Top 10 Tips for Planning Your Babymoon
Advice for making your post-pregnancy life as stress-free as possible
Taking a long-awaited break
Looking for ways to make life a little less stressful in your post-pregnancy universe? Here are ten things you can do right now to ease some of those postpartum road bumps.
Schedule a "babymoon." While it's widely accepted that newlyweds need a little time to themselves after they say their "I do's", new parents are rarely given that same sort of breather. But according to British childbirth educator Sheila Kitzinger, there's a case to be made for enjoying some time alone as a family during the early days and weeks after the birth. You probably won't want to "babymoon" alone indefinitely (and you may actually want to include a few low-maintenance friends and family members in your babymooning plans), but it's nice to have a bit of a timeout before the stampede of visitors begins.
Squeeze in as much couple time as you can before junior makes his grand entrance. According to Ottawa childbirth educator and doula Joanne Rack, the happy memories that you stockpile right now will give you something to draw upon if, like many couples, you find your relationship going through a bit of a rough patch during the early weeks and months after the birth.
Look into hiring a postpartum doula. If you don't have any family members who can pitch in after your baby is born, look into hiring a postpartum doula. Not only can a postpartum doula assist with meals and housework: she can also provide baby care advice and breastfeeding support. (Forget the diamonds: a doula is a new mom's best friend!)
Tap into the new parent underground. Find out where the nearest mom and baby support group meets, what hours the local breastfeeding clinic keeps, and who you can call in the middle of the night if you have a question or concern about your baby. Don't wait until your baby arrives to get connected. Tap into the new parent underground right now.
Get organized. Prepay any utility bills that are due around the same time as your baby and pre-address your baby announcements. The more you do before you go into labour, the less there will be to do after the birth. (Of course, you don't want to take this to extremes and exhaust yourself before that first labour contraction kicks in. Don't be afraid to delegate!)
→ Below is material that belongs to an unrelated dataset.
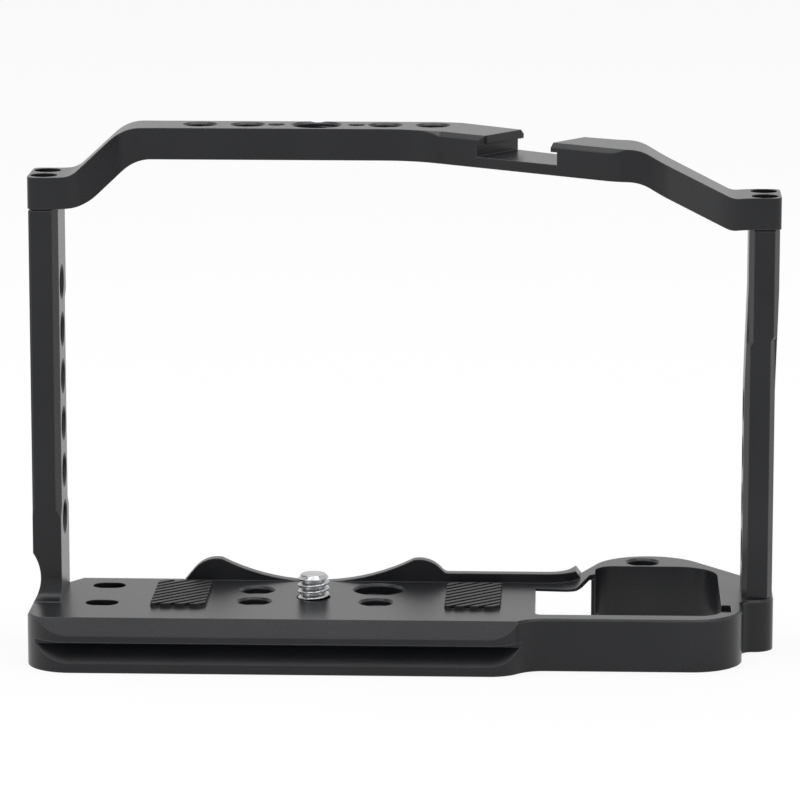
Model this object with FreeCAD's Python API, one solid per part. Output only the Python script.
import FreeCAD, Part
import math
import os
from FreeCAD import Vector

# Camera cage seen from behind the camera: +X right, +Y towards the lens, +Z up, in millimetres.
# The origin is the camera screw's axis where it leaves the seat that the camera stands on.

# Base plate
base_thickness = 10.5
base_left_x = -55.7
base_rear_y = -22.0
rail_width = 38.0
base_corner_radius = 9.0
rear_bevel_inset = 3.0
rear_bevel_drop = 3.1
front_edge_chamfer = 0.9
front_corner_offset = 2.6
front_corner_radius = 2.0
upright_foot_overlap = 0.6
left_front_radius = 0.8

# Quick-release rail along both long sides
rail_foot_height = 1.9
rail_groove_depth = 3.3
rail_neck_height = 0.9

# Grip side of the base: a rim round the battery door, a bulge and a lobe under the upright
grip_rear_setback = 5.1
grip_step_start_x = 35.5
grip_step_length = 11.0
grip_right_x = 85.2
grip_corner_radius = 10.3
lobe_rear_y = 0.1
lobe_right_x = 91.7
lobe_front_y = 15.0
lobe_fillet_radius = 2.4
lobe_rear_radius = 3.9
lobe_front_radius = 2.6
bulge_apex_x = 64.2
bulge_apex_y = 52.3
bulge_radius = 12.0
bulge_foot_x = 50.0
bulge_foot_radius = 5.0
rim_edge_chamfer = 0.4

# Battery door opening
door_left_x = 44.2
door_rear_wall = 3.7
door_right_wall = 4.1
door_front_y = 29.9
door_bulge_left_x = 56.2
door_small_radius = 1.5
door_rear_radius = 4.5
door_front_radius = 8.0
bridge_thickness = 1.1
bridge_edge_thickness = 0.6
bridge_width = 5.5
bridge_lean = 2.9
bridge_step = 1.2
bridge_step_rise = 0.7
bridge_step_fall = 0.5
bridge_corner_radius = 1.0
bridge_bend_radius = 2.5
bridge_end_rise = 1.2
under_bridge_reach = 3.0

# Lip on the lens side that stops the camera turning
lip_thickness = 2.2
lip_height = 1.9
lip_crown_x = 22.3
lip_crown_height = 5.6
lip_crown_radius = 6.0
lip_inner_x = 17.5
lip_inner_height = 3.95
lip_start_x = -26.9
lip_step_x = 25.9
lip_step_radius = 1.5
lip_end_x = 53.6
lip_end_slope = 1.3
lip_end_drop = 0.5
lens_relief_radius = 43.0
lens_relief_dip = 0.1

# Uprights
left_upright_thickness = 5.7
left_upright_rear_y = -3.1
left_upright_depth = 14.2
left_upright_height = 78.3
right_upright_thickness = 6.05
right_upright_rear_y = 1.9
right_upright_depth = 12.8
right_end_drop = 4.0
right_upright_inner_x = 85.35
right_upright_crank = 0.55
crank_start_z = 42.0
crank_end_z = 62.0
crank_radius = 60.0
upright_chamfer_x = 1.0
upright_chamfer_y = 2.0
outer_chamfer = 0.4
left_chamfer_start_z = 16.5
right_chamfer_start_z = -3.0
front_chamfer_top_drop = 18.0
upright_end_chamfer = 0.35
chamfer_runout = 1.6
runout_share = 0.04
foot_fillet_radius = 4.0
outer_relief_radius = 9.1
outer_relief_depth = 1.5
outer_relief_z = 4.2

# Top bar
bar_thickness = 6.3
bar_end_overhang = 0.25
plateau_rise = 8.2
plateau_rear_y = 10.0
plateau_depth = 11.2
plateau_bend_x = 19.3
plateau_front_bend_x = 29.0
shoe_turn_x = 64.3
shoe_turn_rear_y = -21.3
shoe_turn_depth = 13.4
left_slope_foot_x = -47.4
left_slope_top_x = -38.2
right_slope_top_x = 64.1
right_slope_foot_x = 82.6
lower_left_shift = 2.4
lower_right_shift = 0.4
rear_left_foot_x = -48.4
rear_left_turn_x = -36.2
front_left_foot_x = -49.4
front_left_turn_x = -37.6
rear_right_foot_x = 83.6
front_right_foot_x = 84.0
slope_radius = 8.0
bar_bend_radius = 9.0
bar_corner_radius = 1.6
bar_edge_chamfer = 0.9
rear_bevel_fade = 6.5
front_bevel_fade = 4.0
front_bevel_end = 8.5

# Cold shoe cut across the bar
shoe_x = 44.05
shoe_y = 0.9
shoe_turn_degrees = -36.2
shoe_width = 19.3
shoe_lip_overhang = 1.5
shoe_lip_thickness = 1.75
shoe_slot_height = 2.45
shoe_corner_radius = 1.6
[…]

Load up on nutritious, breastfeeding-friendly foods. Ideally, you want to stock the freezer and the pantry with healthy foods that can be eaten with one hand. Bagels with cheese are good. Soups and messy casseroles are not so good. (Trust me, babies get quite irate if you drop wet noodles on their heads while you're breastfeeding.)
Accept any and all offers of help. According to Ottawa area doula Julie Keon, you'll never have a better excuse for accepting offers of help, so you might as well take advantage of people's willingness to fold laundry, do housework, or run errands.
Lower your housekeeping standards. This skill will serve you well through birth and beyond. No one with a new baby has time to play Martha Stewart. (Except maybe Martha Stewart.)
Clear your calendar of all but the essentials for the next few weeks. And, while you're at it, get rid of that Palm Pilot, too. "It's important to remember that you're moving away from 'society time' and into 'baby time,'" says University of British Columbia midwifery programme director Elaine Carty, RN.
Get ready to embark on The Mother of All Adventures. While nothing can fully prepare you for the amazing journey that lies ahead, as long as you're fully prepared to feel fully unprepared, you'll do just fine. Bon voyage!